=== Dataset section ===
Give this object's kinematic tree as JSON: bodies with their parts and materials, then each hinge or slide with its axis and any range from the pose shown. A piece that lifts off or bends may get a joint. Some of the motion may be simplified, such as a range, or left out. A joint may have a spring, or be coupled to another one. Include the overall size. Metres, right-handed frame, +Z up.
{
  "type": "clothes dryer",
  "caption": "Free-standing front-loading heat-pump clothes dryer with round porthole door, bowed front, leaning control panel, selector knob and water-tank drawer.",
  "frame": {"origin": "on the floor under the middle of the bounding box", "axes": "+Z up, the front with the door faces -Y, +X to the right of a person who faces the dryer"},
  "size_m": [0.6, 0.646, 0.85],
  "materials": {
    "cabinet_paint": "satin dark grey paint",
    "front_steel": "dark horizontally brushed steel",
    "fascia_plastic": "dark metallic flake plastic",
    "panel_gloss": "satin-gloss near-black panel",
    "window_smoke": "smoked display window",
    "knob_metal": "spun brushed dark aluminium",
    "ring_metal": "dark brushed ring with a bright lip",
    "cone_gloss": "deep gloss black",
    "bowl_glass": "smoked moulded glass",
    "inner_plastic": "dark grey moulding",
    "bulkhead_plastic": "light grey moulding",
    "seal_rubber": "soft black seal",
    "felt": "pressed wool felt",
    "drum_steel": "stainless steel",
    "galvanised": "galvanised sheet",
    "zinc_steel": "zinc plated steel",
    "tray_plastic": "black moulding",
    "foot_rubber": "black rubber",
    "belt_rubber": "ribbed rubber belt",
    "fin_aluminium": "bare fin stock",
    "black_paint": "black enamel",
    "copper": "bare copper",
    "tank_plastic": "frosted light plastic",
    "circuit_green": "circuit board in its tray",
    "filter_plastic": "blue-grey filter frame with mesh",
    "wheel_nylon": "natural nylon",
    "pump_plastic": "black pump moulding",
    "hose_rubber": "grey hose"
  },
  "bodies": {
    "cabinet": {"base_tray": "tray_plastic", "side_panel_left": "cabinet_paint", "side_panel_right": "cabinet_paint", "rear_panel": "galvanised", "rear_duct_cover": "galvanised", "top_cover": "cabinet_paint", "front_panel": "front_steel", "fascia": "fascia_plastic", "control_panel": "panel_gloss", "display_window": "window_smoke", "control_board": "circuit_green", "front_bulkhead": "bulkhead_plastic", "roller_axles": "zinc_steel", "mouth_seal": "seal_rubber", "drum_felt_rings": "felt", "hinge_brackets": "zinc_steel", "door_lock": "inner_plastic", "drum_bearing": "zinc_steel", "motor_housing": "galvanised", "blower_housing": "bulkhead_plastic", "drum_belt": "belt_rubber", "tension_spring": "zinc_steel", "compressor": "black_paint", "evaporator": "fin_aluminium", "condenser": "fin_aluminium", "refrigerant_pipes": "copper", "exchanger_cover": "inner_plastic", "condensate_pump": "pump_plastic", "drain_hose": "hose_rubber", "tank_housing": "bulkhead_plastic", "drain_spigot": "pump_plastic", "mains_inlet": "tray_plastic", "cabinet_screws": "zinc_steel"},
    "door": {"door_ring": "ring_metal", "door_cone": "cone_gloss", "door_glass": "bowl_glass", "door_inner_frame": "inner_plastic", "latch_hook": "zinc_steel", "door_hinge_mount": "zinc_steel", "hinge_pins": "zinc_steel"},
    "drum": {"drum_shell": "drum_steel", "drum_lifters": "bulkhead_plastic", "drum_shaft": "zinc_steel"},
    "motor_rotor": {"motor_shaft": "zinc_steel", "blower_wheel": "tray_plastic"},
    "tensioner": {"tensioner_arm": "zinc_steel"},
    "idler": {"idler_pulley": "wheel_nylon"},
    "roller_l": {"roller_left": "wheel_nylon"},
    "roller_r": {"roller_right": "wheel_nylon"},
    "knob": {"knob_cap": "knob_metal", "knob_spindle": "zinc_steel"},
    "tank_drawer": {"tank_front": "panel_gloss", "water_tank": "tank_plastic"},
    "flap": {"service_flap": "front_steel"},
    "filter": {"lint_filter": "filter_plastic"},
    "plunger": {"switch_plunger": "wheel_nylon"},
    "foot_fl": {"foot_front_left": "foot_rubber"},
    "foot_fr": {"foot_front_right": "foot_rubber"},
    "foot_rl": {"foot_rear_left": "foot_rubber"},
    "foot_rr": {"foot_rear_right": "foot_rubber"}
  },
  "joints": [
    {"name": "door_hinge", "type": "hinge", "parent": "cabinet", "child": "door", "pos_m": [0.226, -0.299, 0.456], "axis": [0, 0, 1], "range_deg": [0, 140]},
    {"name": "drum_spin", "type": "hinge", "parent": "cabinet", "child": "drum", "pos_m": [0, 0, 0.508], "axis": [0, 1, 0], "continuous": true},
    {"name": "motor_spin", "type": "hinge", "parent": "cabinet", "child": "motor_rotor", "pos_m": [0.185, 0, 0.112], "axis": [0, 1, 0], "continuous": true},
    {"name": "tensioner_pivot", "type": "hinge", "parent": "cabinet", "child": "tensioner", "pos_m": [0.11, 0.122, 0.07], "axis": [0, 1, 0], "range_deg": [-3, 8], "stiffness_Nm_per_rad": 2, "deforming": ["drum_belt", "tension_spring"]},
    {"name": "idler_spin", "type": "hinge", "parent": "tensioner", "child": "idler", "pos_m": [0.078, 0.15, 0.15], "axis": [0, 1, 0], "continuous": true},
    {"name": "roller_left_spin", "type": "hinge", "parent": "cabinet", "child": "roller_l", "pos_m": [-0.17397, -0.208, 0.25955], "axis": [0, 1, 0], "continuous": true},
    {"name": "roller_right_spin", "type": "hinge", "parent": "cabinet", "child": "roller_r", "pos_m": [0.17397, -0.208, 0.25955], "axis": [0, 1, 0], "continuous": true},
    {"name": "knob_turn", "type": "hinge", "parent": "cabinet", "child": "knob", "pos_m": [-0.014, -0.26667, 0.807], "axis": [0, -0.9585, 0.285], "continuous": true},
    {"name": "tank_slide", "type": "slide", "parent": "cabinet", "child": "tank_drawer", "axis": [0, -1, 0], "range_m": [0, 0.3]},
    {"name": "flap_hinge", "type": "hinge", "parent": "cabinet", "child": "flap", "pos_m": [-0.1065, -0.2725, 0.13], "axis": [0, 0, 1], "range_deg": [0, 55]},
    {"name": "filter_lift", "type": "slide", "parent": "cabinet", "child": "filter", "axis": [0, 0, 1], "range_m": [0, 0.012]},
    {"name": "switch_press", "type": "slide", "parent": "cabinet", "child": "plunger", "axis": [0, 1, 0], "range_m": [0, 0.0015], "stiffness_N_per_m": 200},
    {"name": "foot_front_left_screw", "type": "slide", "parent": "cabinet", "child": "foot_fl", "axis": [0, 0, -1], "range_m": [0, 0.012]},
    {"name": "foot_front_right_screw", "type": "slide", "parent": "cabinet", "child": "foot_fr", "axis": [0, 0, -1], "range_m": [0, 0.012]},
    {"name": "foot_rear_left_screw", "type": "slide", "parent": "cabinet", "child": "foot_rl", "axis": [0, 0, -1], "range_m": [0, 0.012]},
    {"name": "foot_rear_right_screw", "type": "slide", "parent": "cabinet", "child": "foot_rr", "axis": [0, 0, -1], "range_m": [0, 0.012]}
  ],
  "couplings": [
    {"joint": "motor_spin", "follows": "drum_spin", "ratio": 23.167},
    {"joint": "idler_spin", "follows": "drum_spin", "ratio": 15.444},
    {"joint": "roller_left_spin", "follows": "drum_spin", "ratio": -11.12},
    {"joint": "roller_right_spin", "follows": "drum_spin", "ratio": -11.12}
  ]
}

=== Exercise ===
Give back the whole listing, word for word.

=== Right answer ===
Give this object's kinematic tree as JSON: bodies with their parts and materials, then each hinge or slide with its axis and any range from the pose shown. A piece that lifts off or bends may get a joint. Some of the motion may be simplified, such as a range, or left out. A joint may have a spring, or be coupled to another one. Include the overall size. Metres, right-handed frame, +Z up.
{
  "type": "clothes dryer",
  "caption": "Free-standing front-loading heat-pump clothes dryer with round porthole door, bowed front, leaning control panel, selector knob and water-tank drawer.",
  "frame": {"origin": "on the floor under the middle of the bounding box", "axes": "+Z up, the front with the door faces -Y, +X to the right of a person who faces the dryer"},
  "size_m": [0.6, 0.646, 0.85],
  "materials": {
    "cabinet_paint": "satin dark grey paint",
    "front_steel": "dark horizontally brushed steel",
    "fascia_plastic": "dark metallic flake plastic",
    "panel_gloss": "satin-gloss near-black panel",
    "window_smoke": "smoked display window",
    "knob_metal": "spun brushed dark aluminium",
    "ring_metal": "dark brushed ring with a bright lip",
    "cone_gloss": "deep gloss black",
    "bowl_glass": "smoked moulded glass",
    "inner_plastic": "dark grey moulding",
    "bulkhead_plastic": "light grey moulding",
    "seal_rubber": "soft black seal",
    "felt": "pressed wool felt",
    "drum_steel": "stainless steel",
    "galvanised": "galvanised sheet",
    "zinc_steel": "zinc plated steel",
    "tray_plastic": "black moulding",
    "foot_rubber": "black rubber",
    "belt_rubber": "ribbed rubber belt",
    "fin_aluminium": "bare fin stock",
    "black_paint": "black enamel",
    "copper": "bare copper",
    "tank_plastic": "frosted light plastic",
    "circuit_green": "circuit board in its tray",
    "filter_plastic": "blue-grey filter frame with mesh",
    "wheel_nylon": "natural nylon",
    "pump_plastic": "black pump moulding",
    "hose_rubber": "grey hose"
  },
  "bodies": {
    "cabinet": {"base_tray": "tray_plastic", "side_panel_left": "cabinet_paint", "side_panel_right": "cabinet_paint", "rear_panel": "galvanised", "rear_duct_cover": "galvanised", "top_cover": "cabinet_paint", "front_panel": "front_steel", "fascia": "fascia_plastic", "control_panel": "panel_gloss", "display_window": "window_smoke", "control_board": "circuit_green", "front_bulkhead": "bulkhead_plastic", "roller_axles": "zinc_steel", "mouth_seal": "seal_rubber", "drum_felt_rings": "felt", "hinge_brackets": "zinc_steel", "door_lock": "inner_plastic", "drum_bearing": "zinc_steel", "motor_housing": "galvanised", "blower_housing": "bulkhead_plastic", "drum_belt": "belt_rubber", "tension_spring": "zinc_steel", "compressor": "black_paint", "evaporator": "fin_aluminium", "condenser": "fin_aluminium", "refrigerant_pipes": "copper", "exchanger_cover": "inner_plastic", "condensate_pump": "pump_plastic", "drain_hose": "hose_rubber", "tank_housing": "bulkhead_plastic", "drain_spigot": "pump_plastic", "mains_inlet": "tray_plastic", "cabinet_screws": "zinc_steel"},
    "door": {"door_ring": "ring_metal", "door_cone": "cone_gloss", "door_glass": "bowl_glass", "door_inner_frame": "inner_plastic", "latch_hook": "zinc_steel", "door_hinge_mount": "zinc_steel", "hinge_pins": "zinc_steel"},
    "drum": {"drum_shell": "drum_steel", "drum_lifters": "bulkhead_plastic", "drum_shaft": "zinc_steel"},
    "motor_rotor": {"motor_shaft": "zinc_steel", "blower_wheel": "tray_plastic"},
    "tensioner": {"tensioner_arm": "zinc_steel"},
    "idler": {"idler_pulley": "wheel_nylon"},
    "roller_l": {"roller_left": "wheel_nylon"},
    "roller_r": {"roller_right": "wheel_nylon"},
    "knob": {"knob_cap": "knob_metal", "knob_spindle": "zinc_steel"},
    "tank_drawer": {"tank_front": "panel_gloss", "water_tank": "tank_plastic"},
    "flap": {"service_flap": "front_steel"},
    "filter": {"lint_filter": "filter_plastic"},
    "plunger": {"switch_plunger": "wheel_nylon"},
    "foot_fl": {"foot_front_left": "foot_rubber"},
    "foot_fr": {"foot_front_right": "foot_rubber"},
    "foot_rl": {"foot_rear_left": "foot_rubber"},
    "foot_rr": {"foot_rear_right": "foot_rubber"}
  },
  "joints": [
    {"name": "door_hinge", "type": "hinge", "parent": "cabinet", "child": "door", "pos_m": [0.226, -0.299, 0.456], "axis": [0, 0, 1], "range_deg": [0, 140]},
    {"name": "drum_spin", "type": "hinge", "parent": "cabinet", "child": "drum", "pos_m": [0, 0, 0.508], "axis": [0, 1, 0], "continuous": true},
    {"name": "motor_spin", "type": "hinge", "parent": "cabinet", "child": "motor_rotor", "pos_m": [0.185, 0, 0.112], "axis": [0, 1, 0], "continuous": true},
    {"name": "tensioner_pivot", "type": "hinge", "parent": "cabinet", "child": "tensioner", "pos_m": [0.11, 0.122, 0.07], "axis": [0, 1, 0], "range_deg": [-3, 8], "stiffness_Nm_per_rad": 2, "deforming": ["drum_belt", "tension_spring"]},
    {"name": "idler_spin", "type": "hinge", "parent": "tensioner", "child": "idler", "pos_m": [0.078, 0.15, 0.15], "axis": [0, 1, 0], "continuous": true},
    {"name": "roller_left_spin", "type": "hinge", "parent": "cabinet", "child": "roller_l", "pos_m": [-0.17397, -0.208, 0.25955], "axis": [0, 1, 0], "continuous": true},
    {"name": "roller_right_spin", "type": "hinge", "parent": "cabinet", "child": "roller_r", "pos_m": [0.17397, -0.208, 0.25955], "axis": [0, 1, 0], "continuous": true},
    {"name": "knob_turn", "type": "hinge", "parent": "cabinet", "child": "knob", "pos_m": [-0.014, -0.26667, 0.807], "axis": [0, -0.9585, 0.285], "continuous": true},
    {"name": "tank_slide", "type": "slide", "parent": "cabinet", "child": "tank_drawer", "axis": [0, -1, 0], "range_m": [0, 0.3]},
    {"name": "flap_hinge", "type": "hinge", "parent": "cabinet", "child": "flap", "pos_m": [-0.1065, -0.2725, 0.13], "axis": [0, 0, 1], "range_deg": [0, 55]},
    {"name": "filter_lift", "type": "slide", "parent": "cabinet", "child": "filter", "axis": [0, 0, 1], "range_m": [0, 0.012]},
    {"name": "switch_press", "type": "slide", "parent": "cabinet", "child": "plunger", "axis": [0, 1, 0], "range_m": [0, 0.0015], "stiffness_N_per_m": 200},
    {"name": "foot_front_left_screw", "type": "slide", "parent": "cabinet", "child": "foot_fl", "axis": [0, 0, -1], "range_m": [0, 0.012]},
    {"name": "foot_front_right_screw", "type": "slide", "parent": "cabinet", "child": "foot_fr", "axis": [0, 0, -1], "range_m": [0, 0.012]},
    {"name": "foot_rear_left_screw", "type": "slide", "parent": "cabinet", "child": "foot_rl", "axis": [0, 0, -1], "range_m": [0, 0.012]},
    {"name": "foot_rear_right_screw", "type": "slide", "parent": "cabinet", "child": "foot_rr", "axis": [0, 0, -1], "range_m": [0, 0.012]}
  ],
  "couplings": [
    {"joint": "motor_spin", "follows": "drum_spin", "ratio": 23.167},
    {"joint": "idler_spin", "follows": "drum_spin", "ratio": 15.444},
    {"joint": "roller_left_spin", "follows": "drum_spin", "ratio": -11.12},
    {"joint": "roller_right_spin", "follows": "drum_spin", "ratio": -11.12}
  ]
}